13 thoughts on “Things I Say “No” To”

  1. Can’t wait for the “free stuff”! And by the way, you’re a great blog writer, concise and entertaining.

  2. Always entertaining Brent – – life is full of filters and as you get more and more successful you start to filter out the things that take away from your core purpose. Its sad on one hand because you start to limit yourself from discovering new and wonderful people, but good on the other hand because you are not losing sight of your prize. The internet allows so many people to reach out and collaborate and share experience and wisdom. I think thats its cool to say “no” to requests, but I think one should always say “no” with grace 🙂

    1. Michael, it certainly is difficult, though having to turn down opportunities because you have too many is a good problem. You never know what you’re missing out on, and I sometimes worry people will think I’m a jerk or “just about the money and not the music” or whatever. But since I can’t physically say yes to everything, I try to say yes to the things that give me the best chance to keep writing music AND feeding my family.

  3. Wow, this is great! Thank you very much Brent for always trying to help out your fellow writers. Even though I’m not a writer, I look forward to reading & participating with this awesome blog of yours every week, thank you again! =)

  4. Brent – What do you do if you are a no-name songwriter trying to make a name? I don’t feel I’m in a place to only say yes to signed artists. Heck – those artists usually don’t have time to write with me (a songwriter who only has a few independent cuts). I have a 2-year goal to make enough income from writing/tv & movie cuts that I can quit my teaching position. What are some good ideas to move in that direction?

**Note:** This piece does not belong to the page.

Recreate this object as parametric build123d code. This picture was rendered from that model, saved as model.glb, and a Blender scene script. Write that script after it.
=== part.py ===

    1. Hey, Nate. I think the trick is to say “yes” to the most effective things within your particular orbit- wherever that is at the time. Writing the best songs you can with the most professional, connected cowriters you have access to (if you cowrite). Then you take those songs to the industry at whatever entry point you have available, whether NSAI or the head of Big Machine. As you and your crew do better and better work, meet more people, etc., your orbit will spiral up. You’ll become more and more connected & you’ll have access to more potential cowriters, etc. That’s the only way I know to do it, unless you just happen to be hometown friends with a star. But remember, neither Erin Enderlin nor I had ever had a cut before Alan recorded “Monday Morning Church.” Neither of us had a staff songwriting deal at the time, either. Hang in there, bud. I’ve heard your stuff. You have talent, and you’re a good guy. And, hey, if your Seahawks can win the Super Bowl, anything is possible!

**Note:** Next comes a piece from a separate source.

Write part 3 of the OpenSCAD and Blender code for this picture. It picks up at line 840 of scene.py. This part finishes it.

  5. Brent I just want to let you know how I love to read your blogs on Man vs. Row… Im so proud of you… and your great talent…

  6. Brent I can’t thank you enough for the time you get to spend helping us here on your blog. I absorb every bit of info and advice you share like a sponge. I’m excited to be coming to Nashville at the end of July to cut my first few demos at Daredevil Productions with Johnnie D. and Kelly and I am am taking all your suggestions to heart in order to make this the best demo session I can possibly do. Thanks for any and all time you give. ~Debbie

  7. I’d like to read your opinion about free streaming, and free down loads and the impact it has had on the industry as a whole… Ya know? People (signed & unsigned) oversaturating the market, and giving their music and work away for free?

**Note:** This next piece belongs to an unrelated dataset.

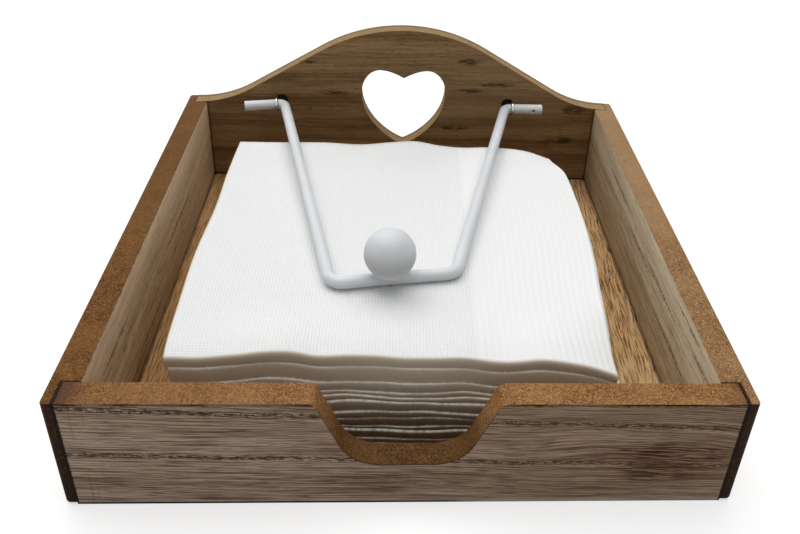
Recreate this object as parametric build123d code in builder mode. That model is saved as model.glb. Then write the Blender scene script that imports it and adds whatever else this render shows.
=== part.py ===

    1. Boy, that’s a big can of worms. I think it’s a mixed bag. On one hand, you don’t need “permission” from a label anymore to get your music out there, as an independent artist. It can be good for the artist who knows how to use the free music to drive folks to a paid item (live show, full album, merch, etc.). To my understanding, most major-label artists don’t make much off album sales, anyway- they make their living off touring, merch, etc. So taking a loss off an album doesn’t hurt them too much, not if it brings more folks to shows. However, it’s not very good for songwriters. Spotify pays dittly to writers. Album sales have plummeted. Hopefully, this is just a rough time of transition before the money catches up. After all, music is played more than ever, it’s just paid for less. If the money doesn’t catch up, you’ll have most writers (even the ones getting cuts) won’t be able to live off just songwriting. But that’s mostly been the case for a while, I’d reckon.